>>>>>
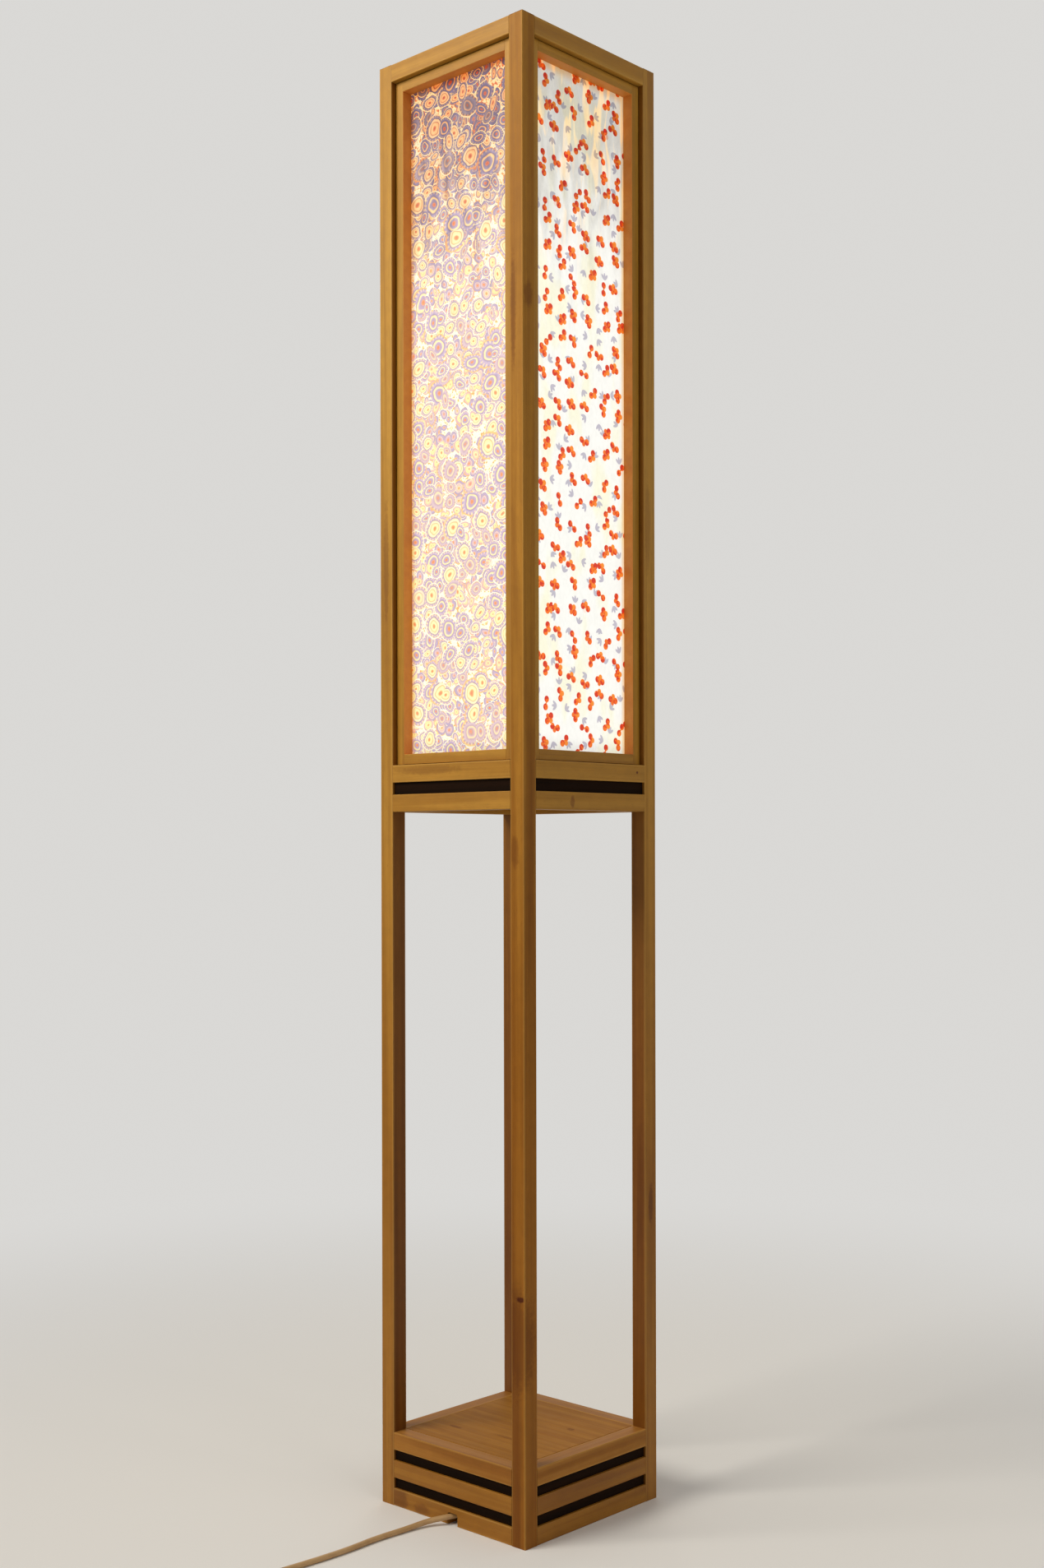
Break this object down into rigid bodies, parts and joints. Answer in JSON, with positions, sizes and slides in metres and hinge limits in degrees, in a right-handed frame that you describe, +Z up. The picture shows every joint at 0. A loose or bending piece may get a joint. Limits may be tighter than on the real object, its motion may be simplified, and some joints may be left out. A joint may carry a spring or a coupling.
{
  "type": "andon floor lamp",
  "caption": "Tall square lantern on four posts over an open bay and a low shelf, with printed glowing screens and a cord with an inline switch.",
  "frame": {"origin": "on the floor under the middle of the lamp's square plan", "axes": "+Z up; the front is -Y, where the cord comes out, and the right side is +X"},
  "size_m": [0.204, 0.6233, 1.5],
  "materials": {
    "honey_wood": "light hardwood, honey toned, clear satin lacquer",
    "dark_wood": "hardwood stained dark brown, satin",
    "floor_ply": "birch plywood, unfinished",
    "screen_sheet": "plastic-faced paper, printed, matt, translucent",
    "magnet": "nickel plated disc magnets",
    "white_plastic": "white moulded thermoplastic",
    "cap_aluminium": "pressed aluminium, satin",
    "tube_glass": "opal coated glass",
    "spine_enamel": "white stove enamel",
    "zinc_steel": "zinc plated steel",
    "grommet_rubber": "black rubber",
    "cord_vinyl": "beige vinyl sheath, semi-matt",
    "beige_plastic": "beige moulded plastic, fine matt texture",
    "rocker_plastic": "lighter beige moulded plastic",
    "pin_brass": "nickel plated brass"
  },
  "bodies": {
    "lamp_frame": {"ballast": "zinc_steel", "base_bottom_rail_front": "honey_wood", "base_bottom_rails": "honey_wood", "base_lower_slips": "dark_wood", "base_middle_rails": "honey_wood", "base_upper_slips": "dark_wood", "bead_magnets": "magnet", "clamp_screws": "zinc_steel", "cord_clamp": "white_plastic", "cord_coil": "cord_vinyl", "cord_end": "cord_vinyl", "cord_mid": "cord_vinyl", "cord_near": "cord_vinyl", "corner_beads": "honey_wood", "groove_cover": "honey_wood", "internal_lead": "cord_vinyl", "lampholders": "white_plastic", "lantern_floor": "floor_ply", "lantern_lower_rails": "honey_wood", "lantern_rail_back": "honey_wood", "lantern_rail_front": "honey_wood", "lantern_rail_left": "honey_wood", "lantern_rail_right": "honey_wood", "lantern_slips": "dark_wood", "lead_clip": "white_plastic", "lead_grommet": "grommet_rubber", "plug_body": "beige_plastic", "plug_pins": "pin_brass", "post_back_left": "honey_wood", "post_back_right": "honey_wood", "post_front_left": "honey_wood", "post_front_right": "honey_wood", "screen_frame_front": "honey_wood", "screen_frame_left": "honey_wood", "screen_frame_right": "honey_wood", "screen_front": "screen_sheet", "screen_left": "screen_sheet", "screen_right": "screen_sheet", "shelf_board": "honey_wood", "shelf_rail_back": "honey_wood", "shelf_rail_front": "honey_wood", "shelf_rail_left": "honey_wood", "shelf_rail_right": "honey_wood", "spine_channel": "spine_enamel", "spine_cover": "spine_enamel", "spine_foot": "zinc_steel", "spine_screws": "zinc_steel", "switch_base": "beige_plastic", "switch_cover": "beige_plastic", "top_rail_back": "honey_wood", "top_rail_front": "honey_wood", "top_rail_left": "honey_wood", "top_rail_right": "honey_wood"},
    "tube": {"lamp_tube": "tube_glass", "tube_caps": "cap_aluminium", "holder_rotors": "white_plastic"},
    "back_screen": {"screen_frame_back": "honey_wood", "screen_back": "screen_sheet", "screen_magnets": "magnet"},
    "rocker": {"switch_rocker": "rocker_plastic"}
  },
  "joints": [
    {"name": "tube_turn", "type": "hinge", "parent": "lamp_frame", "child": "tube", "pos_m": [0, 0, 1], "axis": [0, 0, 1], "range_deg": [0, 90]},
    {"name": "back_screen_out", "type": "slide", "parent": "lamp_frame", "child": "back_screen", "axis": [0, 1, 0], "range_m": [0, 0.03]},
    {"name": "rocker_tip", "type": "hinge", "parent": "lamp_frame", "child": "rocker", "pos_m": [-0.027, -0.397, 0.0116], "axis": [1, 0, 0], "range_deg": [0, 16]}
  ]
}
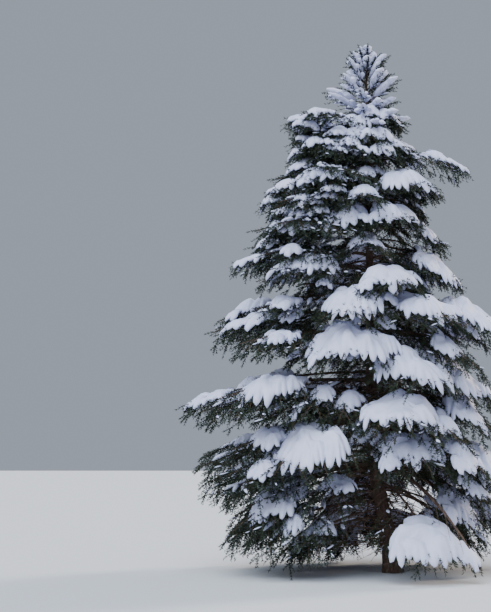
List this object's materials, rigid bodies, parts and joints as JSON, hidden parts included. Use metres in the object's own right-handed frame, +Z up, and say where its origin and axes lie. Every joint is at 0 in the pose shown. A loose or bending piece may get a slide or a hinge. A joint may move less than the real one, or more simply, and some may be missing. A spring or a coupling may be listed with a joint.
{
  "type": "norway spruce tree",
  "caption": "Open-grown Norway spruce under fresh snow: bent trunk, drooping boughs, needle masses and a snow cushion on each.",
  "frame": {"origin": "centre of the flat cut under the trunk, at ground level", "axes": "+Z up along the tree, +X to the picture's right, -Y towards the picture's viewer"},
  "size_m": [4.6641, 3.9247, 7.5],
  "materials": {
    "bark": "rough scaly bark, grey brown",
    "needles": "dark blue-green needles, faintly glossy",
    "snow": "fresh matt snow"
  },
  "bodies": {
    "root": {"trunk": "bark", "bough_skirt_1": "bark", "bough_skirt_2": "bark", "bough_skirt_3": "bark", "bough_skirt_4": "bark", "needles_skirt_1": "needles", "needles_skirt_2": "needles", "needles_skirt_3": "needles", "needles_skirt_4": "needles", "needles_low_1": "needles", "needles_low_2": "needles", "needles_low_3": "needles", "needles_low_4": "needles", "needles_lower_mid_1": "needles", "needles_lower_mid_2": "needles", "needles_lower_mid_3": "needles", "needles_lower_mid_4": "needles", "needles_mid_1": "needles", "needles_mid_2": "needles", "needles_mid_3": "needles", "needles_mid_4": "needles", "needles_upper_mid_1": "needles", "needles_upper_mid_2": "needles", "needles_upper_mid_3": "needles", "needles_upper_mid_4": "needles", "needles_upper_1": "needles", "needles_upper_2": "needles", "needles_upper_3": "needles", "needles_top_1": "needles", "needles_top_2": "needles", "needles_top_3": "needles", "needles_tip": "needles", "snow_skirt_1": "snow", "snow_skirt_2": "snow", "snow_skirt_3": "snow", "snow_skirt_4": "snow", "snow_low_1": "snow", "snow_low_2": "snow", "snow_low_3": "snow", "snow_low_4": "snow", "snow_lower_mid_1": "snow", "snow_lower_mid_2": "snow", "snow_lower_mid_3": "snow", "snow_lower_mid_4": "snow", "snow_mid_1": "snow", "snow_mid_2": "snow", "snow_mid_3": "snow", "snow_mid_4": "snow", "snow_upper_mid_1": "snow", "snow_upper_mid_2": "snow", "snow_upper_mid_3": "snow", "snow_upper_mid_4": "snow", "snow_upper_1": "snow", "snow_upper_2": "snow", "snow_upper_3": "snow", "snow_top_1": "snow", "snow_top_2": "snow", "snow_top_3": "snow", "snow_tip": "snow"}
  },
  "joints": []
}
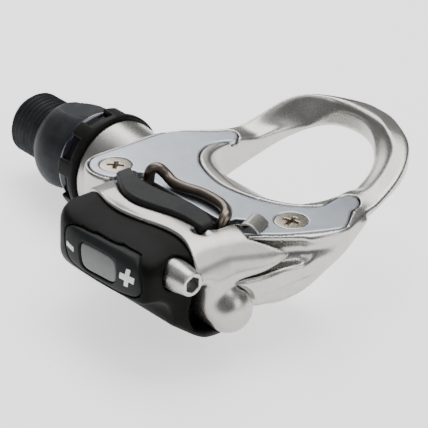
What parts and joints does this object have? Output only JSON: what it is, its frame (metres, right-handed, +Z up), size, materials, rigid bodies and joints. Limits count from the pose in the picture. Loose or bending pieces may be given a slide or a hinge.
<<<<<
Exercise prompt => Output every line above without altering anything.

Written response =>
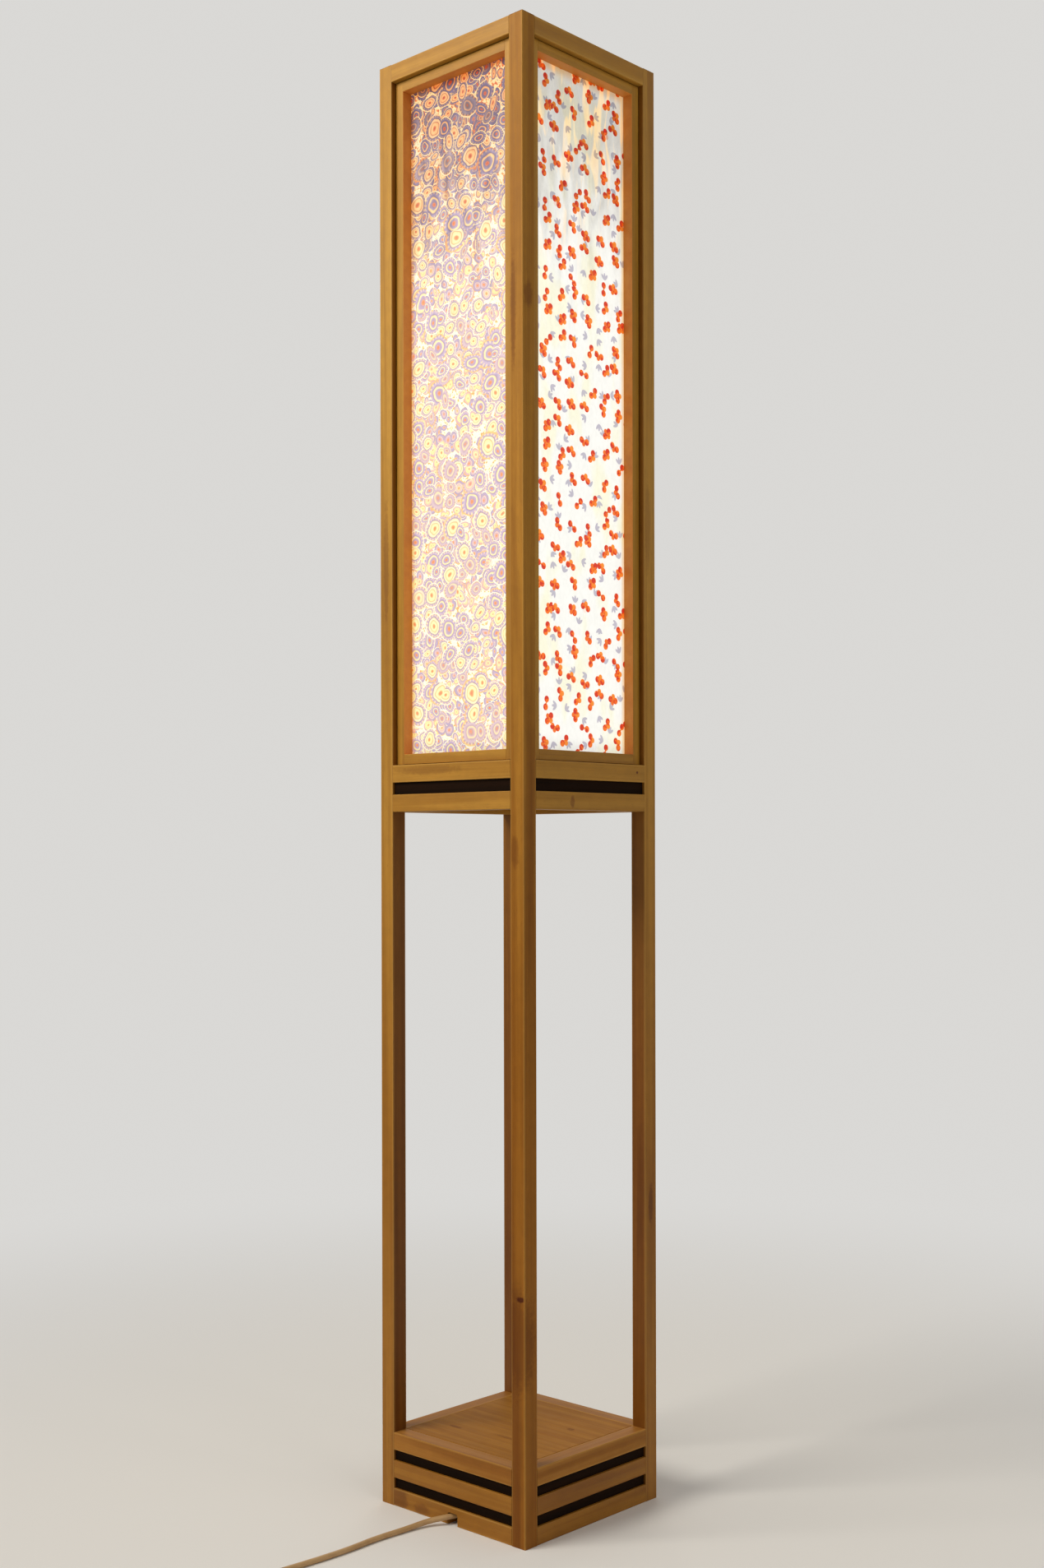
Break this object down into rigid bodies, parts and joints. Answer in JSON, with positions, sizes and slides in metres and hinge limits in degrees, in a right-handed frame that you describe, +Z up. The picture shows every joint at 0. A loose or bending piece may get a joint. Limits may be tighter than on the real object, its motion may be simplified, and some joints may be left out. A joint may carry a spring or a coupling.
{
  "type": "andon floor lamp",
  "caption": "Tall square lantern on four posts over an open bay and a low shelf, with printed glowing screens and a cord with an inline switch.",
  "frame": {"origin": "on the floor under the middle of the lamp's square plan", "axes": "+Z up; the front is -Y, where the cord comes out, and the right side is +X"},
  "size_m": [0.204, 0.6233, 1.5],
  "materials": {
    "honey_wood": "light hardwood, honey toned, clear satin lacquer",
    "dark_wood": "hardwood stained dark brown, satin",
    "floor_ply": "birch plywood, unfinished",
    "screen_sheet": "plastic-faced paper, printed, matt, translucent",
    "magnet": "nickel plated disc magnets",
    "white_plastic": "white moulded thermoplastic",
    "cap_aluminium": "pressed aluminium, satin",
    "tube_glass": "opal coated glass",
    "spine_enamel": "white stove enamel",
    "zinc_steel": "zinc plated steel",
    "grommet_rubber": "black rubber",
    "cord_vinyl": "beige vinyl sheath, semi-matt",
    "beige_plastic": "beige moulded plastic, fine matt texture",
    "rocker_plastic": "lighter beige moulded plastic",
    "pin_brass": "nickel plated brass"
  },
  "bodies": {
    "lamp_frame": {"ballast": "zinc_steel", "base_bottom_rail_front": "honey_wood", "base_bottom_rails": "honey_wood", "base_lower_slips": "dark_wood", "base_middle_rails": "honey_wood", "base_upper_slips": "dark_wood", "bead_magnets": "magnet", "clamp_screws": "zinc_steel", "cord_clamp": "white_plastic", "cord_coil": "cord_vinyl", "cord_end": "cord_vinyl", "cord_mid": "cord_vinyl", "cord_near": "cord_vinyl", "corner_beads": "honey_wood", "groove_cover": "honey_wood", "internal_lead": "cord_vinyl", "lampholders": "white_plastic", "lantern_floor": "floor_ply", "lantern_lower_rails": "honey_wood", "lantern_rail_back": "honey_wood", "lantern_rail_front": "honey_wood", "lantern_rail_left": "honey_wood", "lantern_rail_right": "honey_wood", "lantern_slips": "dark_wood", "lead_clip": "white_plastic", "lead_grommet": "grommet_rubber", "plug_body": "beige_plastic", "plug_pins": "pin_brass", "post_back_left": "honey_wood", "post_back_right": "honey_wood", "post_front_left": "honey_wood", "post_front_right": "honey_wood", "screen_frame_front": "honey_wood", "screen_frame_left": "honey_wood", "screen_frame_right": "honey_wood", "screen_front": "screen_sheet", "screen_left": "screen_sheet", "screen_right": "screen_sheet", "shelf_board": "honey_wood", "shelf_rail_back": "honey_wood", "shelf_rail_front": "honey_wood", "shelf_rail_left": "honey_wood", "shelf_rail_right": "honey_wood", "spine_channel": "spine_enamel", "spine_cover": "spine_enamel", "spine_foot": "zinc_steel", "spine_screws": "zinc_steel", "switch_base": "beige_plastic", "switch_cover": "beige_plastic", "top_rail_back": "honey_wood", "top_rail_front": "honey_wood", "top_rail_left": "honey_wood", "top_rail_right": "honey_wood"},
    "tube": {"lamp_tube": "tube_glass", "tube_caps": "cap_aluminium", "holder_rotors": "white_plastic"},
    "back_screen": {"screen_frame_back": "honey_wood", "screen_back": "screen_sheet", "screen_magnets": "magnet"},
    "rocker": {"switch_rocker": "rocker_plastic"}
  },
  "joints": [
    {"name": "tube_turn", "type": "hinge", "parent": "lamp_frame", "child": "tube", "pos_m": [0, 0, 1], "axis": [0, 0, 1], "range_deg": [0, 90]},
    {"name": "back_screen_out", "type": "slide", "parent": "lamp_frame", "child": "back_screen", "axis": [0, 1, 0], "range_m": [0, 0.03]},
    {"name": "rocker_tip", "type": "hinge", "parent": "lamp_frame", "child": "rocker", "pos_m": [-0.027, -0.397, 0.0116], "axis": [1, 0, 0], "range_deg": [0, 16]}
  ]
}
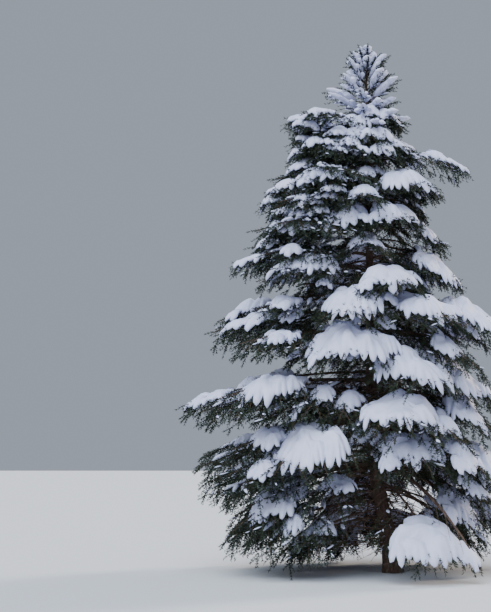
List this object's materials, rigid bodies, parts and joints as JSON, hidden parts included. Use metres in the object's own right-handed frame, +Z up, and say where its origin and axes lie. Every joint is at 0 in the pose shown. A loose or bending piece may get a slide or a hinge. A joint may move less than the real one, or more simply, and some may be missing. A spring or a coupling may be listed with a joint.
{
  "type": "norway spruce tree",
  "caption": "Open-grown Norway spruce under fresh snow: bent trunk, drooping boughs, needle masses and a snow cushion on each.",
  "frame": {"origin": "centre of the flat cut under the trunk, at ground level", "axes": "+Z up along the tree, +X to the picture's right, -Y towards the picture's viewer"},
  "size_m": [4.6641, 3.9247, 7.5],
  "materials": {
    "bark": "rough scaly bark, grey brown",
    "needles": "dark blue-green needles, faintly glossy",
    "snow": "fresh matt snow"
  },
  "bodies": {
    "root": {"trunk": "bark", "bough_skirt_1": "bark", "bough_skirt_2": "bark", "bough_skirt_3": "bark", "bough_skirt_4": "bark", "needles_skirt_1": "needles", "needles_skirt_2": "needles", "needles_skirt_3": "needles", "needles_skirt_4": "needles", "needles_low_1": "needles", "needles_low_2": "needles", "needles_low_3": "needles", "needles_low_4": "needles", "needles_lower_mid_1": "needles", "needles_lower_mid_2": "needles", "needles_lower_mid_3": "needles", "needles_lower_mid_4": "needles", "needles_mid_1": "needles", "needles_mid_2": "needles", "needles_mid_3": "needles", "needles_mid_4": "needles", "needles_upper_mid_1": "needles", "needles_upper_mid_2": "needles", "needles_upper_mid_3": "needles", "needles_upper_mid_4": "needles", "needles_upper_1": "needles", "needles_upper_2": "needles", "needles_upper_3": "needles", "needles_top_1": "needles", "needles_top_2": "needles", "needles_top_3": "needles", "needles_tip": "needles", "snow_skirt_1": "snow", "snow_skirt_2": "snow", "snow_skirt_3": "snow", "snow_skirt_4": "snow", "snow_low_1": "snow", "snow_low_2": "snow", "snow_low_3": "snow", "snow_low_4": "snow", "snow_lower_mid_1": "snow", "snow_lower_mid_2": "snow", "snow_lower_mid_3": "snow", "snow_lower_mid_4": "snow", "snow_mid_1": "snow", "snow_mid_2": "snow", "snow_mid_3": "snow", "snow_mid_4": "snow", "snow_upper_mid_1": "snow", "snow_upper_mid_2": "snow", "snow_upper_mid_3": "snow", "snow_upper_mid_4": "snow", "snow_upper_1": "snow", "snow_upper_2": "snow", "snow_upper_3": "snow", "snow_top_1": "snow", "snow_top_2": "snow", "snow_top_3": "snow", "snow_tip": "snow"}
  },
  "joints": []
}
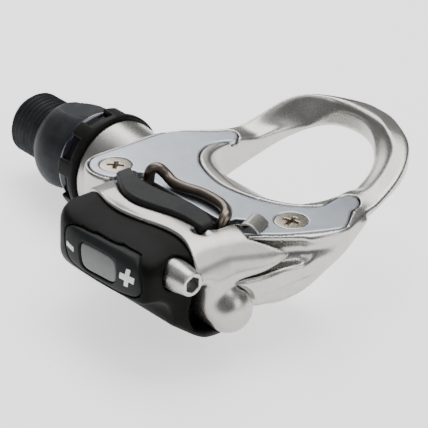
What parts and joints does this object have? Output only JSON: what it is, its frame (metres, right-handed, +Z up), size, materials, rigid bodies and joints. Limits count from the pose in the picture. Loose or bending pieces may be given a slide or a hinge.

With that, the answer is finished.